-- start DATASET SECTION --

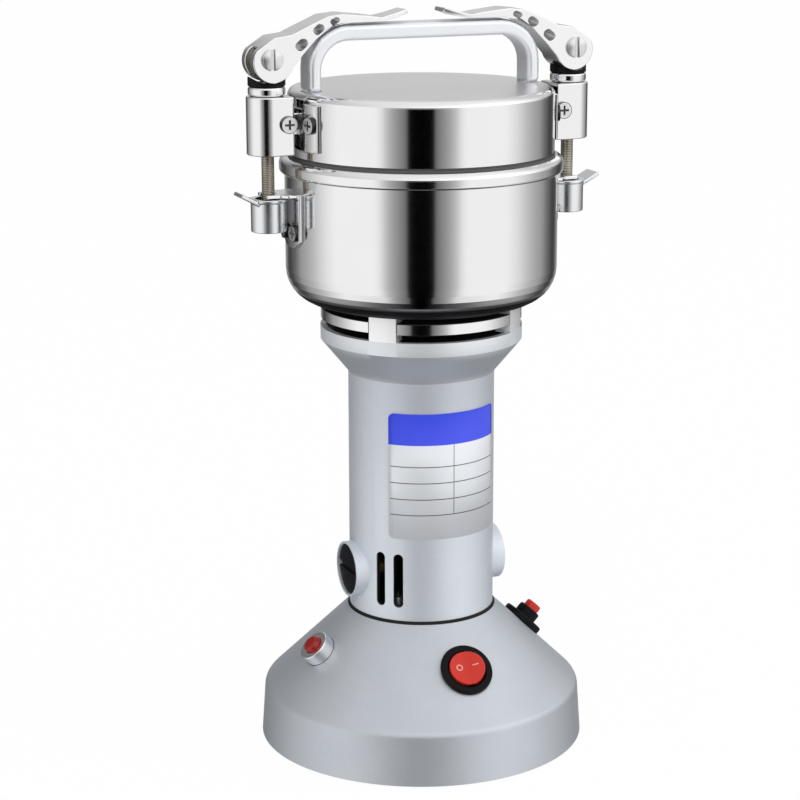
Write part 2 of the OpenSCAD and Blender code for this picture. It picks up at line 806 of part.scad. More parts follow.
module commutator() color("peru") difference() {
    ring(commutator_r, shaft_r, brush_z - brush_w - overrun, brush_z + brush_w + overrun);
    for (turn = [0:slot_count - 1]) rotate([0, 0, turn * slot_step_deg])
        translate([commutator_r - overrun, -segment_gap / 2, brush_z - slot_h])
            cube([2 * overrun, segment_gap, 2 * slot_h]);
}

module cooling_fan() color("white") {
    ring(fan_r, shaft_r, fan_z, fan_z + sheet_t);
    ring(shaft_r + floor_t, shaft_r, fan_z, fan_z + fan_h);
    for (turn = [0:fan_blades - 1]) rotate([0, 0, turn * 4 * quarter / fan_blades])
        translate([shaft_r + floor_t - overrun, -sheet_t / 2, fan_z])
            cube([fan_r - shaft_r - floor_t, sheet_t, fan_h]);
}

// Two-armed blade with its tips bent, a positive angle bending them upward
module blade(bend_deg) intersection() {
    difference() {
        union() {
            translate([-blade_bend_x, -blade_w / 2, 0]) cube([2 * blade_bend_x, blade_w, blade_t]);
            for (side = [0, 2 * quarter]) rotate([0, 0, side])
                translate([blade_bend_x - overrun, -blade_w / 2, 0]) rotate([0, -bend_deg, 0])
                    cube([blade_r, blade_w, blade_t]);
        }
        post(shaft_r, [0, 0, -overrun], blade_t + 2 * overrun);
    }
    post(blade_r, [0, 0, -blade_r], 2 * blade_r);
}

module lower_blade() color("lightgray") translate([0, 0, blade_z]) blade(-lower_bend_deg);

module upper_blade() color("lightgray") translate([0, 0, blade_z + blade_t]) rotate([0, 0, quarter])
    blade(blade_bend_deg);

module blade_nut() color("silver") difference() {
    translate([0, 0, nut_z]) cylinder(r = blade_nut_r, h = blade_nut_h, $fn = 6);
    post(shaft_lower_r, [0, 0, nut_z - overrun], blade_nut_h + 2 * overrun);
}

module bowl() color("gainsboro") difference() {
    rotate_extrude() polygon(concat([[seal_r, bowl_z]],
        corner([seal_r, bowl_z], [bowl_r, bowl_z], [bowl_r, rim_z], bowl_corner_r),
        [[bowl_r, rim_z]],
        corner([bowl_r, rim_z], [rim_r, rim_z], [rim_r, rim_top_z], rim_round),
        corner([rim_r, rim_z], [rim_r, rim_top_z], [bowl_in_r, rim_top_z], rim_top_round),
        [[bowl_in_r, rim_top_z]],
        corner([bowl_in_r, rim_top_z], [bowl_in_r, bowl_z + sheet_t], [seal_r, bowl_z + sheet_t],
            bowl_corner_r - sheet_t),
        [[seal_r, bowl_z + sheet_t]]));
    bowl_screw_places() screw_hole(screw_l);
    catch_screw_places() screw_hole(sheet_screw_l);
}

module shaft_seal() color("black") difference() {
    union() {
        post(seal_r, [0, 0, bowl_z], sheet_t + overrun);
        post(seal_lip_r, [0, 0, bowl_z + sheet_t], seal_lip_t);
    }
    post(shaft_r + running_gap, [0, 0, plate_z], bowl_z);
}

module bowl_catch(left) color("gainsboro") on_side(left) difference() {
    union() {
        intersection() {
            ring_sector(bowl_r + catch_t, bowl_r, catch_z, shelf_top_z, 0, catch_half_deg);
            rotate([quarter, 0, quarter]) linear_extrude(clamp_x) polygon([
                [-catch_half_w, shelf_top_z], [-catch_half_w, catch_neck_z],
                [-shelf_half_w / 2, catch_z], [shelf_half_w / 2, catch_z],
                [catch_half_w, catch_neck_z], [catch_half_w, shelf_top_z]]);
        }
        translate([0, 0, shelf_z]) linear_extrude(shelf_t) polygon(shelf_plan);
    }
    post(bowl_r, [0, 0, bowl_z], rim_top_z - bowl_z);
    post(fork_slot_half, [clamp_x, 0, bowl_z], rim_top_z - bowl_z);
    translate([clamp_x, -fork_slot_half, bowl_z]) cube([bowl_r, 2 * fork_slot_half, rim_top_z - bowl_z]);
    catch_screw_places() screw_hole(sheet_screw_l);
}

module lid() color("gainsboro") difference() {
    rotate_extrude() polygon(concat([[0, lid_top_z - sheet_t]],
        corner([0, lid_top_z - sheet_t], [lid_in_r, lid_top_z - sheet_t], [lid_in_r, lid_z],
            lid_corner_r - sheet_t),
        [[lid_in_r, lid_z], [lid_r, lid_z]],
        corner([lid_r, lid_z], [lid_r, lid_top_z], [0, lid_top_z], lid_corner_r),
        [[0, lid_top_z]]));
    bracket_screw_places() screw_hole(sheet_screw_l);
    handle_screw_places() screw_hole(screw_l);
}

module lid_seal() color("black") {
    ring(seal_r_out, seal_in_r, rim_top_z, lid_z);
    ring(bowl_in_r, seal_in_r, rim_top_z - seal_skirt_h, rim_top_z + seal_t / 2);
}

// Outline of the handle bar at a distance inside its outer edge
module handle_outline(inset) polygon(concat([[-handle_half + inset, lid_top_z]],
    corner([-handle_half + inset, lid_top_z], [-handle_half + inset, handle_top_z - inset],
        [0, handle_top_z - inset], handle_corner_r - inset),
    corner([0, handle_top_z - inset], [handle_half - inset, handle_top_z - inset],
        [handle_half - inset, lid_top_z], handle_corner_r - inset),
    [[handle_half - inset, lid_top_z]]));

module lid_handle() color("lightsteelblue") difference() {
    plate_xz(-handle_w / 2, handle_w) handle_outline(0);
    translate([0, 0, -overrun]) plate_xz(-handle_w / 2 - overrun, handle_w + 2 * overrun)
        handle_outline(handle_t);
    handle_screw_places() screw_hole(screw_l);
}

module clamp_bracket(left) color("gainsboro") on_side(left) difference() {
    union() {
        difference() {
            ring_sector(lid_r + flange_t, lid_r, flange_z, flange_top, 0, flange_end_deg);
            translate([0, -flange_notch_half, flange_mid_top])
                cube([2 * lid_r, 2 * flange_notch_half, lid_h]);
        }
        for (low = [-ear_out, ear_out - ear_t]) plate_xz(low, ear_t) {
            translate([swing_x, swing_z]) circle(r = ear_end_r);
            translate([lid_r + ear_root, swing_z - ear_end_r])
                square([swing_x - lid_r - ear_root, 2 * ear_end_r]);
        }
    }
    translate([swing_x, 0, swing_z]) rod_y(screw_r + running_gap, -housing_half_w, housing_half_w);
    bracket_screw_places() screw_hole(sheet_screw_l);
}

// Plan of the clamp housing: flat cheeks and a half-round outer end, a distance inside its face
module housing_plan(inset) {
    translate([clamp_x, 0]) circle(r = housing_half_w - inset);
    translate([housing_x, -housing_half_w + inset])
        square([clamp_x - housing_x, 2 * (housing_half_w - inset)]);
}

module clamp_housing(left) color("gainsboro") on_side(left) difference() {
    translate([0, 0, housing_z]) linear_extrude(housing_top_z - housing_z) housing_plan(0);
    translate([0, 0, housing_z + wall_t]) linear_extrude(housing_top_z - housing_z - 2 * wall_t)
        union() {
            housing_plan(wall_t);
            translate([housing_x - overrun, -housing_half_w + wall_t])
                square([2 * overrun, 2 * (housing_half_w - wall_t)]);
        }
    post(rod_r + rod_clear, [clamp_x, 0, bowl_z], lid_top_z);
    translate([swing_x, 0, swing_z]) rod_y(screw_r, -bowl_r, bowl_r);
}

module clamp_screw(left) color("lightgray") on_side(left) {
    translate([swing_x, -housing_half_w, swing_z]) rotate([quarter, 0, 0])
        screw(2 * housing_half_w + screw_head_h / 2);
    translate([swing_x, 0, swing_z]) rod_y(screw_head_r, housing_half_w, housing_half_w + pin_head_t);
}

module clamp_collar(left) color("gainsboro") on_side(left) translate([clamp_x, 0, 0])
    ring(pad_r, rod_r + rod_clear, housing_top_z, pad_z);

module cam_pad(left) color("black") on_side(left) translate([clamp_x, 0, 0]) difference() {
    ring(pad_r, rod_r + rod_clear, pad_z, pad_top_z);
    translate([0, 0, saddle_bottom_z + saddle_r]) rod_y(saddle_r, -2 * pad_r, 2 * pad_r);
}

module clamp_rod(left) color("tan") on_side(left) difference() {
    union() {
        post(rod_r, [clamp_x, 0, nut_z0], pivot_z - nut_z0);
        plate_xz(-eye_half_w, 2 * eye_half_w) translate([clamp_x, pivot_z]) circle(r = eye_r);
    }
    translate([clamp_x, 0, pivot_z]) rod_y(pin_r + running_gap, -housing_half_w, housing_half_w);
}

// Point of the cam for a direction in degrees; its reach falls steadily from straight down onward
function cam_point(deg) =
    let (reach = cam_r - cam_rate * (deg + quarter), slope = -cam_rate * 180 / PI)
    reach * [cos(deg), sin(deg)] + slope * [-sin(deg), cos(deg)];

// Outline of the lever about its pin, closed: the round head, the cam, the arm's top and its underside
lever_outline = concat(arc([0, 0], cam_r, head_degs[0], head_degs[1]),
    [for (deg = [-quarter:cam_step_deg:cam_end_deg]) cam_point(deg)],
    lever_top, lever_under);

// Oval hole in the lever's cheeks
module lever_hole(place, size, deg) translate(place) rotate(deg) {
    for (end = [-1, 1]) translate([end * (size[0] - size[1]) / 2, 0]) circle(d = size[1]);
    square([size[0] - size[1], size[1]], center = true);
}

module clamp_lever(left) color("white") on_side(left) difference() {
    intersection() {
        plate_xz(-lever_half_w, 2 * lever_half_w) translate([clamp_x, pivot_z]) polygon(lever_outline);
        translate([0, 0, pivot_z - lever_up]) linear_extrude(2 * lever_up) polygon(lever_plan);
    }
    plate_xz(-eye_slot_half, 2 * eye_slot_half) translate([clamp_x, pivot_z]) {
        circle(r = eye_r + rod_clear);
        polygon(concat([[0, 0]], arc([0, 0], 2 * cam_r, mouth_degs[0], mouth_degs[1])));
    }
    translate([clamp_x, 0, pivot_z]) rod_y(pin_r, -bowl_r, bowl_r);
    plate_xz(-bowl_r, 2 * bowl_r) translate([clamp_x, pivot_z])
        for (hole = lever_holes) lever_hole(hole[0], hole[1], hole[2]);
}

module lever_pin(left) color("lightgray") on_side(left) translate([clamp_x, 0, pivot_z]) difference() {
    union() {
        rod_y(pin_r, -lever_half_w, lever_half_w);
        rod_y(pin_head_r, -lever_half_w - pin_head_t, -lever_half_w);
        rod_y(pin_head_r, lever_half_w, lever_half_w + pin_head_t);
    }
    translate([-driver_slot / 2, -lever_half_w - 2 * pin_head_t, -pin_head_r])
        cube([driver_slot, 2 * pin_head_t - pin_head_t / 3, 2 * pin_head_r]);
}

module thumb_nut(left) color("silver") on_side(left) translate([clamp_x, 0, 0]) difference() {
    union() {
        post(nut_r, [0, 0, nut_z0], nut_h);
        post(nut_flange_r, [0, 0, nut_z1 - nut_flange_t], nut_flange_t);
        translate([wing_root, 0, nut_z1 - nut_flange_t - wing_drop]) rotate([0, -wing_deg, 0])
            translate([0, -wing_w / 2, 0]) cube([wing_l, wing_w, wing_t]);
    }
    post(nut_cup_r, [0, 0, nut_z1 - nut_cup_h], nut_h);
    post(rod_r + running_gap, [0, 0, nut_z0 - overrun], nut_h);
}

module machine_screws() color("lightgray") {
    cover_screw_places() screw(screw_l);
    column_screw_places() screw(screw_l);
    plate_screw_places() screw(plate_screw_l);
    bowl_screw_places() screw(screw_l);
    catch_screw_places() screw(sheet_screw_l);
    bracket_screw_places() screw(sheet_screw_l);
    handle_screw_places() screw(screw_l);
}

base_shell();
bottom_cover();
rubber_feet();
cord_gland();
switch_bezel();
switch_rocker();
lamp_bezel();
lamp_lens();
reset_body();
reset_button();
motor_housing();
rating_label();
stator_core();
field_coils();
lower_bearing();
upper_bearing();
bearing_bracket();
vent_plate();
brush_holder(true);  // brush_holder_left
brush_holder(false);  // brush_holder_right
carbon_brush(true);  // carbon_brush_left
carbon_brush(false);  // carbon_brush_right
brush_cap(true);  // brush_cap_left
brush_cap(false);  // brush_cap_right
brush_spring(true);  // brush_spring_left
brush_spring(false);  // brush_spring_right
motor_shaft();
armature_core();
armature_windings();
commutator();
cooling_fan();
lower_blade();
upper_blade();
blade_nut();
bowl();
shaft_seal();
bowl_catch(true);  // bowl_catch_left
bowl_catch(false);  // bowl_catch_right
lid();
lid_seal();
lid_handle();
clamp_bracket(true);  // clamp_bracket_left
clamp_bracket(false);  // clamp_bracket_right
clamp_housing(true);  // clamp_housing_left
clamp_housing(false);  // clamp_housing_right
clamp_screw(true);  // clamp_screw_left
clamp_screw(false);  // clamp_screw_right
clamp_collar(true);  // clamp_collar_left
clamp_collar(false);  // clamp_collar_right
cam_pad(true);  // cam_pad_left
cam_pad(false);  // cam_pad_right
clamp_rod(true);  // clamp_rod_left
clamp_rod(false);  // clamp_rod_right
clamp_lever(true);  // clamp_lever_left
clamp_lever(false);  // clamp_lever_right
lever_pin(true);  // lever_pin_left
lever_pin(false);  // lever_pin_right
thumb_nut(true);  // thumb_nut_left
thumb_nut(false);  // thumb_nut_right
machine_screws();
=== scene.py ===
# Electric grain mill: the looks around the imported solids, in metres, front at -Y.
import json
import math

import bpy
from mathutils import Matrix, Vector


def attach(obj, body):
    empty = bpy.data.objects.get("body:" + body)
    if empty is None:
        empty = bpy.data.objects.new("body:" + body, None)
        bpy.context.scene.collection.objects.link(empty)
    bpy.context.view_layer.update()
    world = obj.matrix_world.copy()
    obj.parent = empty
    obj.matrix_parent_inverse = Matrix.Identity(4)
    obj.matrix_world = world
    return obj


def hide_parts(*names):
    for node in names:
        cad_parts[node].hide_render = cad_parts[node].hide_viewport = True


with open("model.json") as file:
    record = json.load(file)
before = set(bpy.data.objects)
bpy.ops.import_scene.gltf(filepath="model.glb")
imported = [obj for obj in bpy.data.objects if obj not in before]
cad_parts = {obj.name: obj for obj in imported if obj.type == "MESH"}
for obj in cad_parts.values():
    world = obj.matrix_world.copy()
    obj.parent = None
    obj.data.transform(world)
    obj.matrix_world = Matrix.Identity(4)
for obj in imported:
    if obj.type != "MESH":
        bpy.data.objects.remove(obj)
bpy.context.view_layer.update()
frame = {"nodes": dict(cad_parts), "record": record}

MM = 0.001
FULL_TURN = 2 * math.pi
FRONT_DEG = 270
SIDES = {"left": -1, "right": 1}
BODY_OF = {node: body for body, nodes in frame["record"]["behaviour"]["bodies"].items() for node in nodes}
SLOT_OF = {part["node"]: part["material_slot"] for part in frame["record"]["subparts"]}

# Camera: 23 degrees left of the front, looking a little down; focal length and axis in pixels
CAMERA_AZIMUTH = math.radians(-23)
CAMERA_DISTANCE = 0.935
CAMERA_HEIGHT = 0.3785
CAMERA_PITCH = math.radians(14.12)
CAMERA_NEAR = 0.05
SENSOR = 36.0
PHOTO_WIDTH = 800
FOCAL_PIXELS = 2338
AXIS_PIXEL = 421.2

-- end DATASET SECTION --

■ GOAL OF THE EXERCISE: Your task is to extract exactly the lines starting at the line with "lid_seal();" and ending at the line with "obj.data.transform(world)", including both ends, and no other lines.

■ WRITTEN REPLY:
lid_seal();
lid_handle();
clamp_bracket(true);  // clamp_bracket_left
clamp_bracket(false);  // clamp_bracket_right
clamp_housing(true);  // clamp_housing_left
clamp_housing(false);  // clamp_housing_right
clamp_screw(true);  // clamp_screw_left
clamp_screw(false);  // clamp_screw_right
clamp_collar(true);  // clamp_collar_left
clamp_collar(false);  // clamp_collar_right
cam_pad(true);  // cam_pad_left
cam_pad(false);  // cam_pad_right
clamp_rod(true);  // clamp_rod_left
clamp_rod(false);  // clamp_rod_right
clamp_lever(true);  // clamp_lever_left
clamp_lever(false);  // clamp_lever_right
lever_pin(true);  // lever_pin_left
lever_pin(false);  // lever_pin_right
thumb_nut(true);  // thumb_nut_left
thumb_nut(false);  // thumb_nut_right
machine_screws();
=== scene.py ===
# Electric grain mill: the looks around the imported solids, in metres, front at -Y.
import json
import math

import bpy
from mathutils import Matrix, Vector


def attach(obj, body):
    empty = bpy.data.objects.get("body:" + body)
    if empty is None:
        empty = bpy.data.objects.new("body:" + body, None)
        bpy.context.scene.collection.objects.link(empty)
    bpy.context.view_layer.update()
    world = obj.matrix_world.copy()
    obj.parent = empty
    obj.matrix_parent_inverse = Matrix.Identity(4)
    obj.matrix_world = world
    return obj


def hide_parts(*names):
    for node in names:
        cad_parts[node].hide_render = cad_parts[node].hide_viewport = True


with open("model.json") as file:
    record = json.load(file)
before = set(bpy.data.objects)
bpy.ops.import_scene.gltf(filepath="model.glb")
imported = [obj for obj in bpy.data.objects if obj not in before]
cad_parts = {obj.name: obj for obj in imported if obj.type == "MESH"}
for obj in cad_parts.values():
    world = obj.matrix_world.copy()
    obj.parent = None
    obj.data.transform(world)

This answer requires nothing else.